Excerpted records »

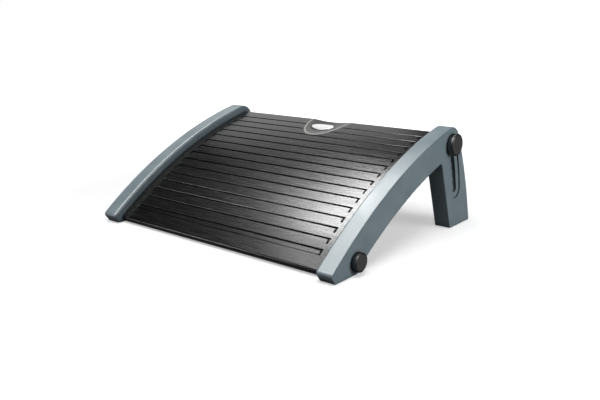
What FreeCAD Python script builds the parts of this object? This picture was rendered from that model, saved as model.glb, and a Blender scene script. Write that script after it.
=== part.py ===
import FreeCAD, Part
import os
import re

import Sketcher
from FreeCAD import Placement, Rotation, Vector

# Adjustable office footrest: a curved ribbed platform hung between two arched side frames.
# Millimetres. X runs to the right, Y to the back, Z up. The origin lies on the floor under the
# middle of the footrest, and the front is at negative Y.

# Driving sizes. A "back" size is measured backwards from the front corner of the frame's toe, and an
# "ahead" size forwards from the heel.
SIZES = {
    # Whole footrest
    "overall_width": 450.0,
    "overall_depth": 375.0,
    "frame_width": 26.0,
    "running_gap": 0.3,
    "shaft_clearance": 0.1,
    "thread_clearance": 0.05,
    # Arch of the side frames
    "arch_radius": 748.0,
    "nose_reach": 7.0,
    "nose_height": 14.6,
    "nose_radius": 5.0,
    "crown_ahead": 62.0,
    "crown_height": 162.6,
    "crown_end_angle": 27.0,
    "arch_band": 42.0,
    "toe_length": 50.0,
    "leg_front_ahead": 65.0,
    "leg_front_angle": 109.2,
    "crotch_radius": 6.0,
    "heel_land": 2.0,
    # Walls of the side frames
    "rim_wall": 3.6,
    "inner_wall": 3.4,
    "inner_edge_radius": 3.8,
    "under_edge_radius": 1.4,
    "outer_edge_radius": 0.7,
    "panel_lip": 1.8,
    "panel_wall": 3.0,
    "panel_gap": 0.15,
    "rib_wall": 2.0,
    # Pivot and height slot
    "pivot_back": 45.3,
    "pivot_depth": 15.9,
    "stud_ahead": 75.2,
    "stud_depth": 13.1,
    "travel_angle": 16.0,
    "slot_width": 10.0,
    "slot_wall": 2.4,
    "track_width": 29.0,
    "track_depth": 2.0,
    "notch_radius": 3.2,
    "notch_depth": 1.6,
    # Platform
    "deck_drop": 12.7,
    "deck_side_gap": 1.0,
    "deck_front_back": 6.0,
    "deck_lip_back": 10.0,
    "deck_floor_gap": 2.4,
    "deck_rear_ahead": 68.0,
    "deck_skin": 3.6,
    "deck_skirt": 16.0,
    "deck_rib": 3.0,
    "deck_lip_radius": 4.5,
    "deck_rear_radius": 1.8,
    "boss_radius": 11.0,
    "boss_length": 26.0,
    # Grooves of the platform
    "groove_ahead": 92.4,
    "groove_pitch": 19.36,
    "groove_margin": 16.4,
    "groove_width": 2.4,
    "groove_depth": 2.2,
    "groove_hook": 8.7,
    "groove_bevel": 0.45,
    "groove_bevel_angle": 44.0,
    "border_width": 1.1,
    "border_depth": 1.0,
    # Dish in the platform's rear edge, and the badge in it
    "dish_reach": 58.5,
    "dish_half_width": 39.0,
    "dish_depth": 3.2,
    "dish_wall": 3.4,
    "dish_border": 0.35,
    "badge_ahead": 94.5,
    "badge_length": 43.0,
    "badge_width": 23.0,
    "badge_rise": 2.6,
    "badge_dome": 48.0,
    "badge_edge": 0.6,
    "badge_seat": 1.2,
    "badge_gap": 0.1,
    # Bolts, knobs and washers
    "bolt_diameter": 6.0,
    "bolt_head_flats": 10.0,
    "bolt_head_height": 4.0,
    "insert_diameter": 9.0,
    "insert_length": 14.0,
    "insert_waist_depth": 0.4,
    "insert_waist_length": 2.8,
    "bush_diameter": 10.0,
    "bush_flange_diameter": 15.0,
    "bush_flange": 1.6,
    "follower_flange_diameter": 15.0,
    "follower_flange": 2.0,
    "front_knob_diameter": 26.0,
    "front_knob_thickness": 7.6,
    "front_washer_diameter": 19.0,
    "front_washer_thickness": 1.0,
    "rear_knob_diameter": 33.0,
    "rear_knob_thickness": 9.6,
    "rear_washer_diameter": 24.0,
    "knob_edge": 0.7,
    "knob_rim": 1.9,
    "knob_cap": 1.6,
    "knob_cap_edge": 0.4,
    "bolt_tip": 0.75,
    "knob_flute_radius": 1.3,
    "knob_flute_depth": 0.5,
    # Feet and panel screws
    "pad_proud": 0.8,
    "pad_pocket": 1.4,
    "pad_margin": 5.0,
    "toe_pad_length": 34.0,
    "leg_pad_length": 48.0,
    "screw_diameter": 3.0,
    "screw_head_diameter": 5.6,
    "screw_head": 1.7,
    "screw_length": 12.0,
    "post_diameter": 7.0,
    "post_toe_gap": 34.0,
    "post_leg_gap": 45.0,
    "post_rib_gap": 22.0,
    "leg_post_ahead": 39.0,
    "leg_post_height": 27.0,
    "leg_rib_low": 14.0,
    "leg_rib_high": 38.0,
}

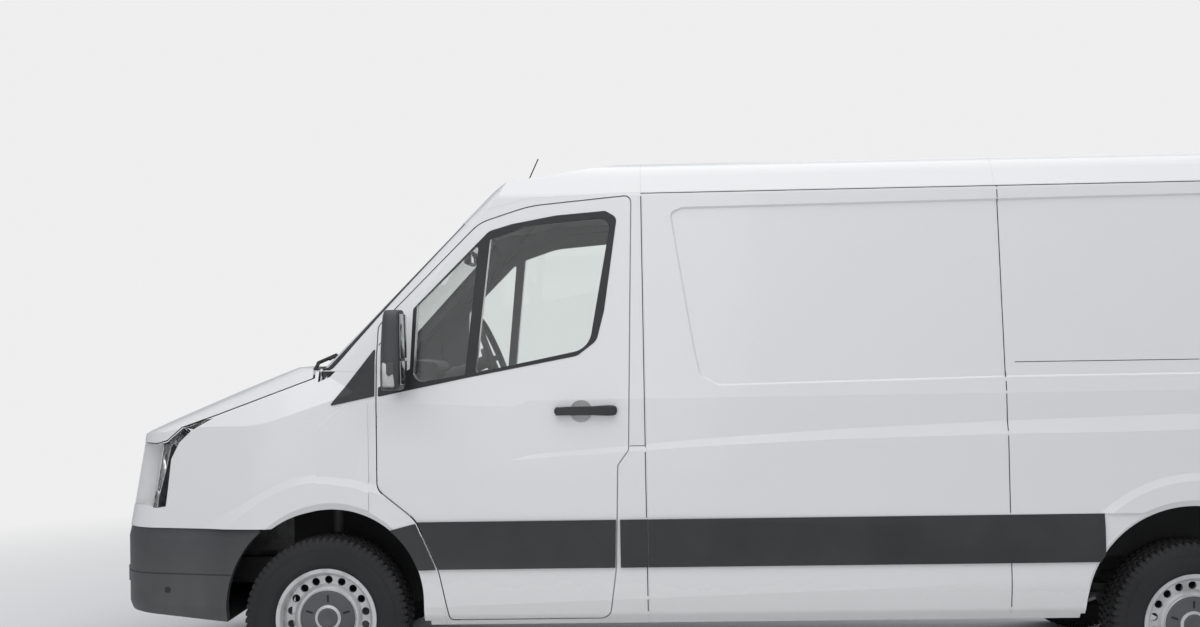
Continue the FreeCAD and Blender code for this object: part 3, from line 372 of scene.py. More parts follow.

Written task » Give back the listing exactly, please, from its first line to the line containing "# middle of", inclusive, and nothing past that line.

Response to the task »
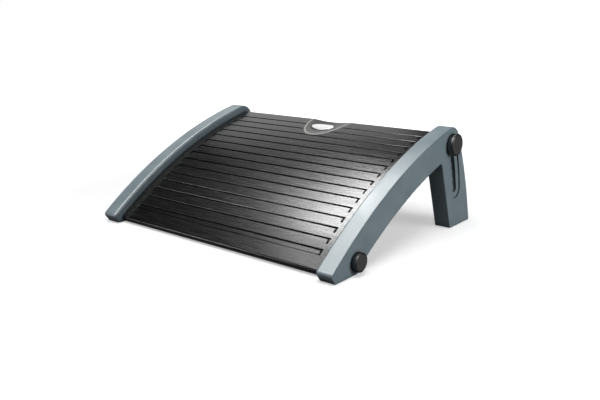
What FreeCAD Python script builds the parts of this object? This picture was rendered from that model, saved as model.glb, and a Blender scene script. Write that script after it.
=== part.py ===
import FreeCAD, Part
import os
import re

import Sketcher
from FreeCAD import Placement, Rotation, Vector

# Adjustable office footrest: a curved ribbed platform hung between two arched side frames.
# Millimetres. X runs to the right, Y to the back, Z up. The origin lies on the floor under the
# middle of the footrest, and the front is at negative Y.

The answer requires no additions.